In the end, I said yes to my friend. I took my time to ensure that I did things to the best of my ability, and it was a success. I learned a ton about myself in the process and picked up some skills I’ve used regularly since then.

If you’re offered a chance to do something but it makes you uncomfortable, think twice before turning it down. If it will take you in the right direction or help you achieve a goal, it could be a great growth opportunity

Understand All Your Stakeholders

This week I spoke with entrepreneurs working on an interesting product that could help restaurants solve one of their biggest challenges. As we talked, it became apparent that restaurant owners will love the idea. It will make their locations more profitable. But it’s also clear that restaurant employees may be less than thrilled with the product. It dawned on me that this entrepreneur has to convince restaurant owners to pay for the idea and also convince restaurant employees that the product isn’t a threat. If employees don’t buy into the idea, it won’t be used.

Commendably, these entrepreneurs had thought about this. They have a well-crafted message for employees. First, the idea will significantly reduce the time and energy employees spend on a task they hate: from many hours a week to zero. Second, it reduces errors that employees are currently held accountable for. Third, it could give them more discretion in dealing with loyal customers. Finally, it will help with administrative decision-making so what customers want is always available.

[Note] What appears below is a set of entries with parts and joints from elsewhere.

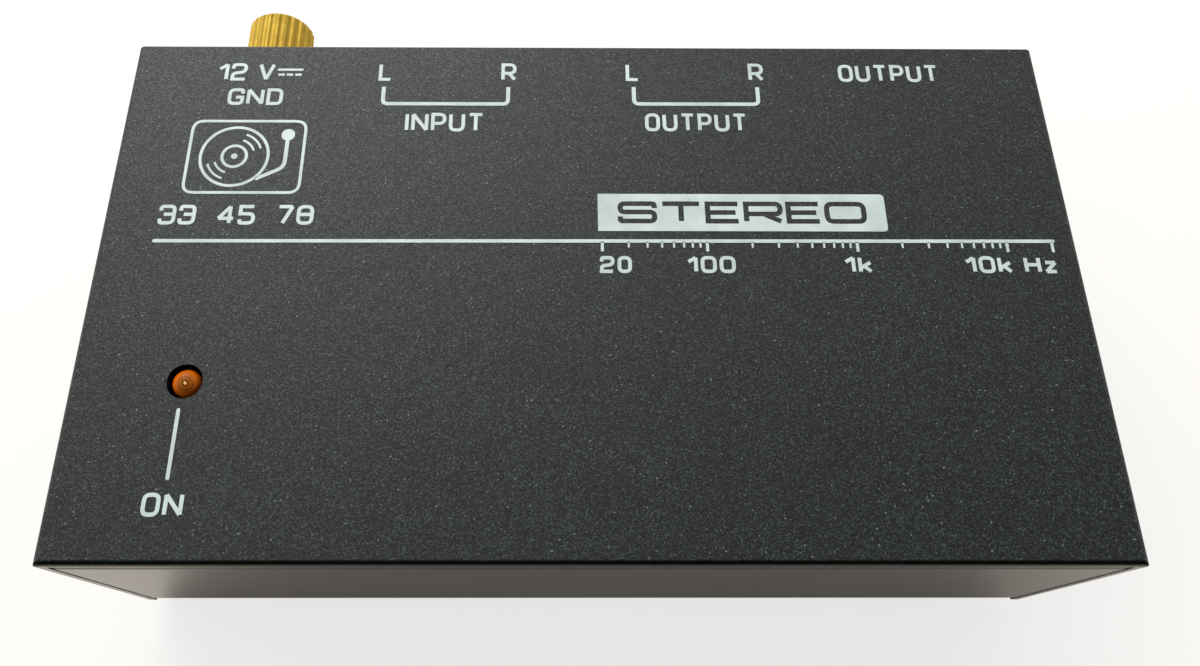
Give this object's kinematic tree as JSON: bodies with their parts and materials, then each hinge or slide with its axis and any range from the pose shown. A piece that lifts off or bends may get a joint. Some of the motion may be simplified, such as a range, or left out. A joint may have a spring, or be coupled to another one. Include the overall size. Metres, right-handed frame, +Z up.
{
  "type": "phono preamplifier",
  "caption": "Compact steel-cased phono preamplifier with a row of phono sockets, a phone socket, a DC inlet, an indicator lamp and a ground terminal whose knurled nut unscrews.",
  "frame": {"origin": "centre of the whole outline in plan, on the surface that the feet stand on", "axes": "+X to the right seen from the front, +Y back towards the sockets, +Z up through the cover"},
  "size_m": [0.104, 0.0668, 0.0309],
  "materials": {
    "cover_paint": "fine-textured dark grey powder coat",
    "chassis_paint": "semi-gloss dark grey",
    "foot_rubber": "matt",
    "black_screw": "black oxide",
    "zinc_steel": "zinc plated",
    "board_laminate": "solder mask",
    "black_plastic": "moulded",
    "nickel_plate": "nickel plated",
    "spring_metal": "tinned spring bronze",
    "tinned_metal": "tinned",
    "lead_insulation": "extruded",
    "brass": "gold-toned, knurled",
    "left_insulator": "moulded",
    "right_insulator": "moulded",
    "amber_lens": "clear-tinted epoxy",
    "chip_resin": "moulded",
    "can_sleeve": "printed shrink sleeve",
    "film_capacitor_skin": "dipped",
    "resistor_lacquer": "lacquered",
    "shrink_sleeve": "shrunk on"
  },
  "bodies": {
    "case": {"amplifier_chip_left": "chip_resin", "amplifier_chip_left_legs": "tinned_metal", "amplifier_chip_right": "chip_resin", "amplifier_chip_right_legs": "tinned_metal", "board_screws": "zinc_steel", "board_standoffs": "zinc_steel", "bypass_capacitors": "can_sleeve", "chassis": "chassis_paint", "choke": "shrink_sleeve", "circuit_board": "board_laminate", "coupling_capacitors": "can_sleeve", "cover_screws": "black_screw", "dc_socket_housing": "black_plastic", "dc_socket_pin": "nickel_plate", "dc_socket_spring": "spring_metal", "diode": "chip_resin", "film_capacitors": "film_capacitor_skin", "foot_front_left": "foot_rubber", "foot_front_right": "foot_rubber", "foot_rear_left": "foot_rubber", "foot_rear_right": "foot_rubber", "ground_lead": "lead_insulation", "ground_lock_nut": "brass", "ground_lug": "tinned_metal", "ground_star_washer": "zinc_steel", "ground_stud": "zinc_steel", "input_left_body": "black_plastic", "input_left_contact": "tinned_metal", "input_left_insulator": "left_insulator", "input_left_sleeve": "nickel_plate", "input_right_body": "black_plastic", "input_right_contact": "tinned_metal", "input_right_insulator": "right_insulator", "input_right_sleeve": "nickel_plate", "lamp_leads": "tinned_metal", "lamp_lens": "amber_lens", "lamp_spacer": "black_plastic", "output_left_body": "black_plastic", "output_left_contact": "tinned_metal", "output_left_insulator": "left_insulator", "output_left_sleeve": "nickel_plate", "output_right_body": "black_plastic", "output_right_contact": "tinned_metal", "output_right_insulator": "right_insulator", "output_right_sleeve": "nickel_plate", "phone_socket_bushing": "nickel_plate", "phone_socket_housing": "black_plastic", "phone_socket_nut": "nickel_plate", "phone_socket_ring_contact": "spring_metal", "phone_socket_sleeve_contact": "spring_metal", "phone_socket_tip_contact": "spring_metal", "phone_socket_washer": "nickel_plate", "regulator": "chip_resin", "resistors": "resistor_lacquer", "supply_capacitor": "can_sleeve", "top_cover": "cover_paint"},
    "clamp_washer": {"clamp_washer": "brass"},
    "thumb_nut": {"thumb_nut": "brass"}
  },
  "joints": [
    {"name": "washer_travel", "type": "slide", "parent": "case", "child": "clamp_washer", "axis": [0, 1, 0], "range_m": [0, 0.0035]},
    {"name": "thumb_nut_turn", "type": "hinge", "parent": "clamp_washer", "child": "thumb_nut", "pos_m": [-0.038, 0.0305, 0.0235], "axis": [0, 1, 0], "range_deg": [0, 1800]}
  ],
  "couplings": [
    {"joint": "thumb_nut_turn", "follows": "washer_travel", "rad_per_m": 8976}
  ]
}
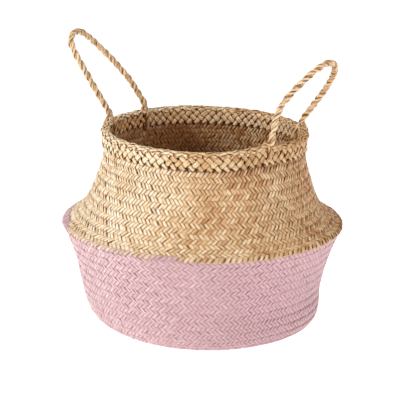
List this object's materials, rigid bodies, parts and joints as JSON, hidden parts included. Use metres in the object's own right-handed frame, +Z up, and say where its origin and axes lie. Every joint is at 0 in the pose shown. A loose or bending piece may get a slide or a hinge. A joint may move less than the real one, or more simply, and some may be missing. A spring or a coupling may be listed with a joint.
{
  "type": "seagrass storage basket",
  "caption": "Plaited seagrass belly basket with a painted lower bowl, a fold at its widest line, a neck that folds down into it, a braided rim and twisted rope handles.",
  "frame": {"origin": "centre of the bowl's flat base, on the floor", "axes": "+Z up, out of the mouth; +X to the right and -Y to the front as the basket is shown, with one handle at back left and one at right"},
  "size_m": [0.35, 0.35, 0.3581],
  "materials": {
    "seagrass": "natural plaited seagrass, satin",
    "painted_seagrass": "plaited seagrass with matte pale pink paint",
    "seagrass_rim": "natural braided seagrass, satin",
    "seagrass_rope": "twisted seagrass rope, matte"
  },
  "bodies": {
    "bowl": {"base_mat": "seagrass", "lower_wall": "painted_seagrass", "shoulder_wall": "seagrass"},
    "neck": {"neck_wall": "seagrass", "rim_core": "seagrass_rim", "rim_cap_braid": "seagrass_rim", "rim_outer_braid": "seagrass_rim", "rim_inner_braid": "seagrass_rim", "left_front_tail_outer": "seagrass_rope", "left_front_tail_inner": "seagrass_rope", "left_back_tail_outer": "seagrass_rope", "left_back_tail_inner": "seagrass_rope", "right_front_tail_outer": "seagrass_rope", "right_front_tail_inner": "seagrass_rope", "right_back_tail_outer": "seagrass_rope", "right_back_tail_inner": "seagrass_rope"},
    "left_handle": {"left_handle_strand_1": "seagrass_rope", "left_handle_strand_2": "seagrass_rope"},
    "right_handle": {"right_handle_strand_1": "seagrass_rope", "right_handle_strand_2": "seagrass_rope"}
  },
  "joints": [
    {"name": "neck_collapse", "type": "slide", "parent": "bowl", "child": "neck", "axis": [0, 0, -1], "range_m": [0, 0.1], "deforming": ["shoulder_wall"]},
    {"name": "left_handle_swing", "type": "hinge", "parent": "neck", "child": "left_handle", "pos_m": [-0.09243, 0.06345, 0.25461], "axis": [-0.5445, -0.8387, 0.0143], "range_deg": [-83, 50]},
    {"name": "right_handle_swing", "type": "hinge", "parent": "neck", "child": "right_handle", "pos_m": [0.10367, -0.03487, 0.24948], "axis": [0.3337, 0.9426, -0.0087], "range_deg": [-79, 54]}
  ]
}
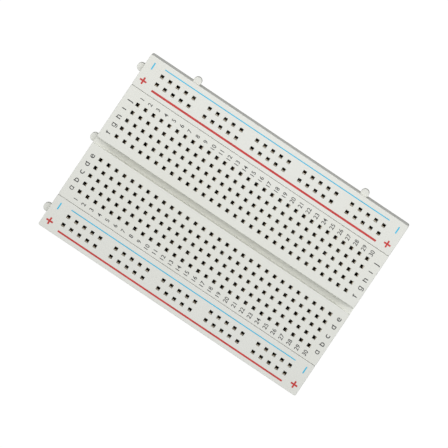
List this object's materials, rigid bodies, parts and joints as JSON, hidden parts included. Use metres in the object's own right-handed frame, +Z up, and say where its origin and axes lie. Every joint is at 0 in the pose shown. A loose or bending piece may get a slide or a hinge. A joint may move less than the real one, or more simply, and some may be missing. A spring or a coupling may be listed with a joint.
{
  "type": "solderless breadboard",
  "caption": "Half-size solderless breadboard: terminal block with a centre channel between two detachable power rails, spring clips inside and adhesive foam backing.",
  "frame": {"origin": "middle of the centre channel in plan, on the underside of the release liners, which is the plane that the board lies on", "axes": "+X along the board's length from column 1 to column 30, +Y across it from row a to row j, +Z up out of the tie points"},
  "size_m": [0.0841, 0.0566, 0.0095],
  "materials": {
    "housing": "satin",
    "contact_metal": "satin",
    "foam": "matte",
    "liner": "satin"
  },
  "bodies": {
    "bottom_bus": {"bottom_bus_block": "housing", "bottom_bus_clip_minus": "contact_metal", "bottom_bus_clip_plus": "contact_metal", "bottom_bus_foam_pad": "foam", "bottom_bus_release_liner": "liner"},
    "terminal": {"terminal_block": "housing", "clip_column_01": "contact_metal", "clip_column_02": "contact_metal", "clip_column_03": "contact_metal", "clip_column_04": "contact_metal", "clip_column_05": "contact_metal", "clip_column_06": "contact_metal", "clip_column_07": "contact_metal", "clip_column_08": "contact_metal", "clip_column_09": "contact_metal", "clip_column_10": "contact_metal", "clip_column_11": "contact_metal", "clip_column_12": "contact_metal", "clip_column_13": "contact_metal", "clip_column_14": "contact_metal", "clip_column_15": "contact_metal", "clip_column_16": "contact_metal", "clip_column_17": "contact_metal", "clip_column_18": "contact_metal", "clip_column_19": "contact_metal", "clip_column_20": "contact_metal", "clip_column_21": "contact_metal", "clip_column_22": "contact_metal", "clip_column_23": "contact_metal", "clip_column_24": "contact_metal", "clip_column_25": "contact_metal", "clip_column_26": "contact_metal", "clip_column_27": "contact_metal", "clip_column_28": "contact_metal", "clip_column_29": "contact_metal", "clip_column_30": "contact_metal", "terminal_foam_pad": "foam", "terminal_release_liner": "liner"},
    "top_bus": {"top_bus_block": "housing", "top_bus_clip_minus": "contact_metal", "top_bus_clip_plus": "contact_metal", "top_bus_foam_pad": "foam", "top_bus_release_liner": "liner"}
  },
  "joints": [
    {"name": "terminal_block_lift", "type": "slide", "parent": "bottom_bus", "child": "terminal", "axis": [0, 0, 1], "range_m": [0, 0.01]},
    {"name": "top_bus_lift", "type": "slide", "parent": "terminal", "child": "top_bus", "axis": [0, 0, 1], "range_m": [0, 0.01]}
  ]
}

These founders have done a great job of understanding who the stakeholders are and what they care about. They have a well-thought-out plan to address concerns. Hopefully this will lead to a smoother sales and implementation process.

It’s important to understand all stakeholders when you’re selling a new product or service, not just the person who will write the check. Getting the product paid for and getting it used can be different. Companies succeed when they’re able to do both. After all . . . is it likely that a product that isn’t used will continue to sell?